3) Burg Hohenzollern

This is exactly how you picture a fairy tale castle: located high upon a hill, surrounded by greenery, with more towers than you can count. You can see it from a distance before you arrive. To keep the floors intact, everyone has to put on giant Pantoffeln (slippers) over their shoes before entering the castle for the tour. The inside matches your expectations from the outside: elaborate paintings cover the walls, exquisite jewels and silverware on display, chandeliers hang from the ceilings, and detailed windows let in the light. A perfect day trip from Stuttgart.

Burg Hohenzollern
Burg Hohenzollern

4) Schloss Lichtenstein

I fell in love with Schloss Lichtenstein. It’s actually literally from a story book. The 14th century castle ruins were reconstructed to match the knightly construction of Wilhelm Hauff’s novel for Count Wilhelm of Württemberg in 1840. Although it’s no longer much of a secret, Schloss Lichtenstein gives you that Neuschwanstein feel without the massive lines. We took public transit to Honau and then hiked up the zigzagging path to the castle. Hanging dangerously to the edge of a cliff, the tiny castle presents just a handful of rooms. But they were enough to house the armory and weaponry collection of its patron, which help the Jagdschloss that man-cave feel. After our tour, we hiked onward to the Nebelhöhle, listed below (69) in Outdoors.

Schloss Lichtenstein
Schloss Lichtenstein

5) Schloss Solitude

This beautiful little palace on the outskirts of Stuttgart make for a lovely Sunday afternoon. Although the tour is only available in German, it’s worth taking to get a peek at the inside. This castle sits high on a hill and overlooks all of the city. The view is really incredible. You could make a whole day of it by wandering through the paths in the overgrown gardens, now mostly forest, or picnic by the Schloss with a view of Stuttgart (this palace is on the Schloss Card).
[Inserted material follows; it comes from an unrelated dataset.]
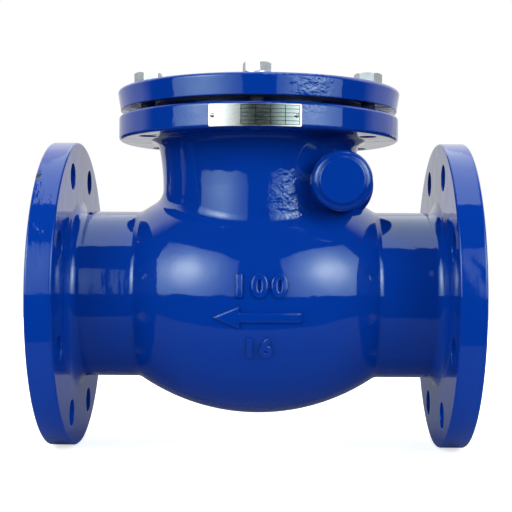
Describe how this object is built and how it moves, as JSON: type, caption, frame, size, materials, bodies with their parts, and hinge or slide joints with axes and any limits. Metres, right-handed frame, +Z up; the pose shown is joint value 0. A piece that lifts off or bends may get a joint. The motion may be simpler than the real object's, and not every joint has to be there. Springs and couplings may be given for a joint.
{
  "type": "swing check valve",
  "caption": "Flanged swing check valve with a barrel-shaped blue cast body, round bolted cover, hinge boss, and a swinging rubber-faced disc inside.",
  "frame": {"origin": "centre of the inlet flange's raised face, on the pipe axis", "axes": "+X out of the inlet along the pipe axis, against the flow; +Z up to the cover; +Y away from the side with the nameplate, along the hinge pin"},
  "size_m": [0.3, 0.22, 0.2646],
  "materials": {
    "blue_paint": "thick glossy blue enamel on cast iron",
    "zinc_steel": "bright zinc plated",
    "gasket": "dark graphite gasket",
    "plate_steel": "brushed",
    "bronze": "machined bronze",
    "copper_seal": "soft copper",
    "stainless": "turned stainless steel",
    "arm_iron": "cast, machined at bores",
    "disc_iron": "cast, machined",
    "facing_rubber": "smooth moulded rubber"
  },
  "bodies": {
    "valve": {"valve_body": "blue_paint", "cover": "blue_paint", "cover_gasket": "gasket", "cover_bolts": "zinc_steel", "cover_washers": "zinc_steel", "nameplate": "plate_steel", "nameplate_rivets": "plate_steel", "body_seat_ring": "bronze", "hinge_pin": "stainless", "pin_bush_front": "bronze", "pin_bush_rear": "bronze", "pin_spacer_front": "stainless", "pin_spacer_rear": "stainless", "pin_plug": "zinc_steel", "pin_plug_seal": "copper_seal"},
    "arm": {"hinge_arm": "arm_iron", "arm_bush": "bronze"},
    "disc": {"disc": "disc_iron", "disc_facing": "facing_rubber", "facing_retainer": "stainless", "retainer_screws": "stainless", "disc_washer": "stainless", "disc_nut": "stainless", "disc_split_pin": "stainless"}
  },
  "joints": [
    {"name": "arm_swing", "type": "hinge", "parent": "valve", "child": "arm", "pos_m": [-0.09301, 0, 0.07849], "axis": [0, 1, 0], "range_deg": [0, 55]},
    {"name": "disc_turn", "type": "hinge", "parent": "arm", "child": "disc", "pos_m": [-0.1, 0, 0], "axis": [0.9903, 0, -0.1392], "continuous": true}
  ]
}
6) Residenzschloss Ludwigsburg

The palace area in Ludwigsburg built for Eberhard Ludwig is incredible. The ticket may feel expensive because you have to pay an extra ticket to enter the garden complex called Blühendes Barok (or via a combiticket), but it is so worth it! The gardens are extensive and beautiful, so be sure to go when the weather is nice in order to be able to enjoy the vibrant colors. Behind the castle is where the annual Ludwigsburg Pumpkin Festival is held (more on that below (71)). For another ticket, you can visit the Märchen Garten or Fairy Tale Garden on the grounds. I went with a summer camp I worked for and it is wonderful for small children. The Grimm fairy tales and many more are portrayed in various moving displays which tell the stories.


Oh! Oh yeah, and then there’s the castle. It’s one of the largest in Germany and one of the largest I have been to. The tour is comprehensive although it only visits a seventh of the over 450 rooms. This was the first castle tour that I had been on in which you also get to see the servants’ quarters within the walls! I have been on the tour twice, and while both were very good, it definitely depends on your tour guide. So, I know it seems like it could cost a fortune to visit the Ludwigsburg Palace complex, but it just means you could make multiple fabulous day trips out of this (this palace is on the Schloss Card, the gardens are not included).

Schloss Ludwigsburg

7) Ludwigsburg Schloss Favorite

Oops. Did I forgot to mention that there’s not one but TWO castles in Ludwigsburg? Schloss Favorite was designed to be the relaxing summer palace away from duty. The Jagdschloss is much smaller and less visited than the main castle, although also worth seeing the baroque interior (this palace is on the Schloss Card).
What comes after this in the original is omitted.